The fixed date holidays: Labour Day and Victory Day 1945 are also present and correct.
Common Pitfalls
In Java and JavaScript (and almost all other languages) month numbers do not go from 1 to 12 like the output of Gauss’s Easter algorithm does. Instead the months run from 0 to 11, where 0 is January and 11 is December. You’ll need to add or subtract 1 to convert from or to Java / Javascript dates.
What Next
If two holidays coincide, only the last occurrence will be written to the stream. One solution to this would be to concatenate the strings of holidays that occur on the same day.
If you want to include holidays for multiple countries you’ll need an additional column for each country to avoid confusing days marked as holidays in France when analysing sales data from Germany, for example.
If you need many countries, you’re probably better off by having a holidays dimension that accounts for all countries and has a key on the fact table.
In some countries, like the UK, if a bank holiday is on a weekend, a ‘substitute’ weekday becomes a bank holiday, normally the following Monday. Accounting for this would be valuable in the UK and USA.
Where Can I Get the Transformation?
Our implementation of a date dimension with Easter based holidays and fixed date holidays is available to download as a PDI transformation here: dim_date_holidays.ktr
2 Comments
Amazing post. For this problem i use this API https://holidayapi.com/ about the holiday per country do you think is enough with one column for country?

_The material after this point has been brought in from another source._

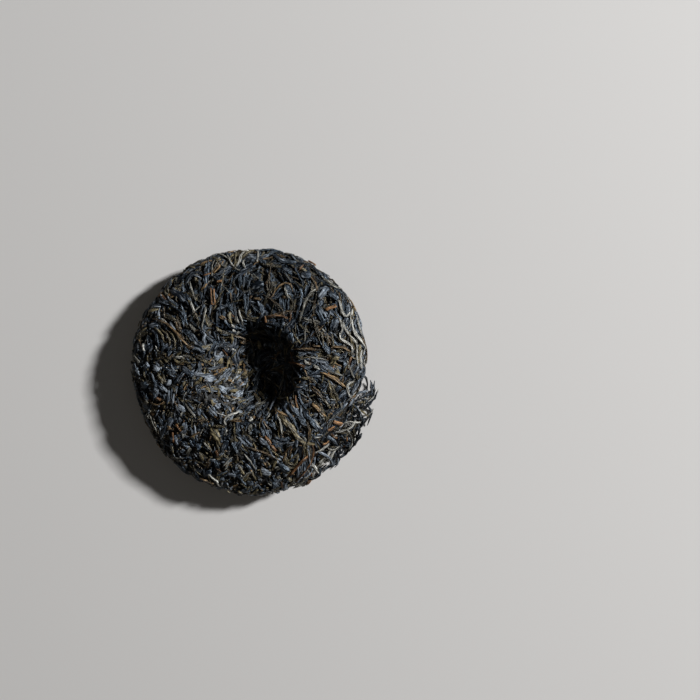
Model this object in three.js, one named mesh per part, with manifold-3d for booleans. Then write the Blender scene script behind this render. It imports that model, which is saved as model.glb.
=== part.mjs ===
// A pressed cake of pu erh tea, lying on its domed face, so that the hollow left by the knot of the
// pressing cloth is on top. Rolled leaves stand in relief all over it, and a bite out of the rim has
// loosened leaves hanging from it.
// Millimetres, +Z up. The origin is the middle of the small flat spot that the cake rests on.

import * as THREE from "three";
import { mergeVertices } from "three/addons/utils/BufferGeometryUtils.js";
import Module from "manifold-3d";

const wasm = await Module();
wasm.setup();

// Driving dimensions
const CAKE_RADIUS = 98;
const CREST_HEIGHT = 29.5;
const CREST_RADIUS = 44;
const WAIST_HEIGHT = 15.5; // where the rim is widest
const REST_RADIUS = 32;
const HOLLOW_DEPTH = 21.5;
const HOLLOW_FLOOR_RADIUS = 12;

// Handles of the cross-section's curves, as shares of the radius or height that they lead to
const BELLY_HANDLE = 0.73;
const WAIST_HANDLES = [0.42, 0.72]; // below and above the waist
const SHOULDER_HANDLE = 0.74;
const LIP_HANDLE = 0.8;
const WALL_HANDLE = 0.62;

// Lobes of the hand-pressed outline: how far each swells as a share of the radius, and where it peaks
const OUTLINE_LOBES = [
  { count: 2, swell: 0.026, peak: THREE.MathUtils.degToRad(86) },
  { count: 3, swell: 0.018, peak: THREE.MathUtils.degToRad(40) },
  { count: 7, swell: 0.005, peak: THREE.MathUtils.degToRad(20) },
];
const OUTLINE_REACH = 0.4; // share of the radius inside which the lobes are not felt
const HOLLOW_STRETCH = 0.08; // the hollow is longer in Y than in X, by this share each way
const HOLLOW_SHIFT = 8; // its floor lies this far towards +X, so that its wall is steeper there
const HOLLOW_ZONE = [0.45, 1.05]; // shares of the crest's radius between which both die away
const HOLLOW_BASE = [0.08, 0.22]; // shares of the cake's height between which both begin
const CREST_SWAY = 0.7; // how far the ring round the hollow rises and falls

// The bite out of the rim, which deepens slowly from one end and stops short at the other
const BITE_START = THREE.MathUtils.degToRad(8);
const BITE_DEEPEST = THREE.MathUtils.degToRad(-49);
const BITE_END = THREE.MathUtils.degToRad(-63);
const BITE_DEPTH = 16;
const BITE_LEDGE = 0.35; // share of that depth at the table: the broken face slants
const BITE_SLANT = [0.2, 0.8]; // shares of the cake's height between which it does
const BITE_REACH = 0.7; // share of the radius inside which the bite is not felt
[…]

Thanks a lot! Using an api is also a good option, especially if you need the holidays for many countries and to account for countries changing their public holidays in the future. However you will have to adhere to their terms of use. One column per country can work if you concatenate when there are multiple holidays on the same day. The best option for multiple countries would be to have a holiday dimension with a key on the fact table, which means there’s no need to concatenate holidays together. It will always depend on your use case and what the client needs.